The Emerald Estate cacao beans are organically grown, which benefits the environment, the health of the eater as well as the flavor of chocolate. Higher levels of immunity enhancing flavoniods are present because no chemicals are used.
A cacao tree can produce close to two thousand pods per year. The ridged, football shaped pod, or fruit, of the cacao grows from the branches and, oddly, straight out of the trunk. The pods, which mature throughout the year, encase a sticky white pulp and about 30 or 40 seeds. The pulp is both sweet and tart; it is eaten and used in making drinks. The seeds, were you to bite into one straight out of the pod, are incredibly bitter. Not at all like the chocolate that comes from them. There are many advantages but the easiest thing is to get the tinnitus supplement, where to buy tinnitus 911 and feel healthier.
First, the pods must be harvested, which is usually done twice a year. Because the trees are too fragile to climb, harvesting is accomplished by workers on the ground, who wield either a machete or a long pole with a machete on the end. Then, workers open the pods by hand, taking care not to damage the beans inside.

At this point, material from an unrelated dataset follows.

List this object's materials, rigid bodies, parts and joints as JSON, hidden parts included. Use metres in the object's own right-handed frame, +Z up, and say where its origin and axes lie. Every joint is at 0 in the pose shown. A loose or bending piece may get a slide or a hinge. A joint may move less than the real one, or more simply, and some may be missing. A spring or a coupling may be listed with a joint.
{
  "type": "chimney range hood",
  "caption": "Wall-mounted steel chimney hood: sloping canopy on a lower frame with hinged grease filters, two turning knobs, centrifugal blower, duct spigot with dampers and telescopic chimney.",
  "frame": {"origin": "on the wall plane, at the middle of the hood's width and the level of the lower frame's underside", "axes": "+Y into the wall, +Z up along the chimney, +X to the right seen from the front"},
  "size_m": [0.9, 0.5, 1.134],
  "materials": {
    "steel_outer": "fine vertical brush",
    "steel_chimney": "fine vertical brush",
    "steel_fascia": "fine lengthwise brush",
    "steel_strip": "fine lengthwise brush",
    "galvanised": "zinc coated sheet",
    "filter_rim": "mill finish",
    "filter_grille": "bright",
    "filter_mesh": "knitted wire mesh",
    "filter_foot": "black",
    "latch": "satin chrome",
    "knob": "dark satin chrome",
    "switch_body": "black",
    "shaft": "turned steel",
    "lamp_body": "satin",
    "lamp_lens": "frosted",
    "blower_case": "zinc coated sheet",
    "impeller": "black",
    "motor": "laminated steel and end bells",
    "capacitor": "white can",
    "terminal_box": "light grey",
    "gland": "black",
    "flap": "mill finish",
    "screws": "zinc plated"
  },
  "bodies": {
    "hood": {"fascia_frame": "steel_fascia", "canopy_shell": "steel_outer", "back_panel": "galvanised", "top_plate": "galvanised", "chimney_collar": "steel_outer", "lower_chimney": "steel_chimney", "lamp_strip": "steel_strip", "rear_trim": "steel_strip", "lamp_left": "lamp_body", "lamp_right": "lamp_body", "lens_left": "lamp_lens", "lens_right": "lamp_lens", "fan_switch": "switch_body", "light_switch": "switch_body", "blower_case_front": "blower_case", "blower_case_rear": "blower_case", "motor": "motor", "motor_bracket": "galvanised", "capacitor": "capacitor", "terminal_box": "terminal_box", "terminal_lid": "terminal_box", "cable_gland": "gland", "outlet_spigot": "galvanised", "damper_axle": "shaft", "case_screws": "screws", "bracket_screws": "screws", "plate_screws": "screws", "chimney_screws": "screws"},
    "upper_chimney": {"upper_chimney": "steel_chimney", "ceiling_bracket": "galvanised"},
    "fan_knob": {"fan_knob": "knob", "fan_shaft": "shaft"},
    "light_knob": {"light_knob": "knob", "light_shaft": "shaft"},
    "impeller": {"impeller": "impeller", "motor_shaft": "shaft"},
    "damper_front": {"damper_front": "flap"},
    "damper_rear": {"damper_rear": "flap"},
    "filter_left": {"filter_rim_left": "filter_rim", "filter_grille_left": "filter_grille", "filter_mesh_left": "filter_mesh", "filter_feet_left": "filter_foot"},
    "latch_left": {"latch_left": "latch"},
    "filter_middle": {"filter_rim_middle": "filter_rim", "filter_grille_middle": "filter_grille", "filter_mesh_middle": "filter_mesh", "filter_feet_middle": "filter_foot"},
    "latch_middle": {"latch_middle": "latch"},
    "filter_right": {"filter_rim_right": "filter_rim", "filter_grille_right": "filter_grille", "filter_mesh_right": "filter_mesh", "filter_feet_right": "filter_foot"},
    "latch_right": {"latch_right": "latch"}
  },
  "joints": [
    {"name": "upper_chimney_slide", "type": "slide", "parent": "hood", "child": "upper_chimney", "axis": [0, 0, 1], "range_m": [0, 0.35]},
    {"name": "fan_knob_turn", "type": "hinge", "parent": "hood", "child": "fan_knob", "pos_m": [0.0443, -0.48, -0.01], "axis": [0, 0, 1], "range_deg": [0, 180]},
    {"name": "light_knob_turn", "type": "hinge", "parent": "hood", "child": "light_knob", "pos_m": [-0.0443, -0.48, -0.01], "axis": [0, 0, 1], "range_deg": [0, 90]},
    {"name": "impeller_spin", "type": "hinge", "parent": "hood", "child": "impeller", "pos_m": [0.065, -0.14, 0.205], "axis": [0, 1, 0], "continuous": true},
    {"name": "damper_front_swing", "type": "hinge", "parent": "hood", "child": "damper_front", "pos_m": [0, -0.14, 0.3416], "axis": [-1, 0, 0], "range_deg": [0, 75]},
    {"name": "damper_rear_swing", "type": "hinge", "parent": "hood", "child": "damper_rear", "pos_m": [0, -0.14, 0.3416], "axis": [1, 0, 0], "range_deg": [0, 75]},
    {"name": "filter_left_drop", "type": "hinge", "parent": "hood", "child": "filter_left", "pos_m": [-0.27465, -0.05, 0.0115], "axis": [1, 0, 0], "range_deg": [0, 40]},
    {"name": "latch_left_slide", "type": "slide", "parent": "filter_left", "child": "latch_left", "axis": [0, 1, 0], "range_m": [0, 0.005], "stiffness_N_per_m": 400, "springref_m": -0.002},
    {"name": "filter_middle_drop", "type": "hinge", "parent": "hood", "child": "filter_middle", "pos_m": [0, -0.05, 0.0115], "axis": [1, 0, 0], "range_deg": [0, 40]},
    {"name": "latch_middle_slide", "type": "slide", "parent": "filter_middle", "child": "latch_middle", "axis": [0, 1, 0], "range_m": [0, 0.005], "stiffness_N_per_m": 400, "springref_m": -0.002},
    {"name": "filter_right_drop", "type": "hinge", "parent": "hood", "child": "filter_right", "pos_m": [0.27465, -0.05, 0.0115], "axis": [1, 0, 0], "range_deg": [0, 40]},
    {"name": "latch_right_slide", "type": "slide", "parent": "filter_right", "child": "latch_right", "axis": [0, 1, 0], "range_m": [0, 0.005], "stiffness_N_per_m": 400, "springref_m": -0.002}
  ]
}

Next comes one of the most important steps in the process – fermentation. The beans, still sticky with pulp, are placed in earthen pits or wooden bins and covered with banana leaves, then left to ferment. The heat of fermentation changes the bitter flavors in the beans into
something more edible, more chocolatey. The sugars in the bean turn into acids, the color changes from pale to dark brown, and the pulp residue melts away. The length of the fermentation process depends on the type of bean; the higher quality beans may need only a few days, where others may need a week or more.
After fermentation, the beans are dried in the sun for about a week on the drying rails. This is all done on the Estate. The flavor continues to develop during this time. At this point they are ready to be processed into chocolate.
The three beans used in most chocolate production today are the Criollo, Forastero and Trinitario. Each of these beans has its own properties that result in slightly different tastes in the chocolate end product. On the Emerald Estate and Anse Mamin Plantation, both the Criollo and Trinitriao cacao beans can be found.
The Criollo beans are some of most cherished beans on Emerald Estate and they are the ones that started it all. Most grow in South America’s milder climates and require very rich soil, such as the volcanic soil here on St Lucia. The beans themselves are considered the best for making chocolates because they are highly aromatic and have low acid levels, which helps create fine chocolate with intense flavor.
Forastero come from the Amazon region of South America. These beans are thought to account for about 80 percent of the world’s cacao production. Not considered as fine as the Criollo, these beans produce a weak aroma and have a bitter taste although they can be processed to create fine products.
Less common for chocolate making than the Forastero and more available in the Caribbean than the Criollo, the Trinitario is considered a hybrid bean from the cacao tree. This bean combines the fine taste of the Criollo with the higher yields of the Forastero and is grown in South America, various Caribbean islands and a few other locals.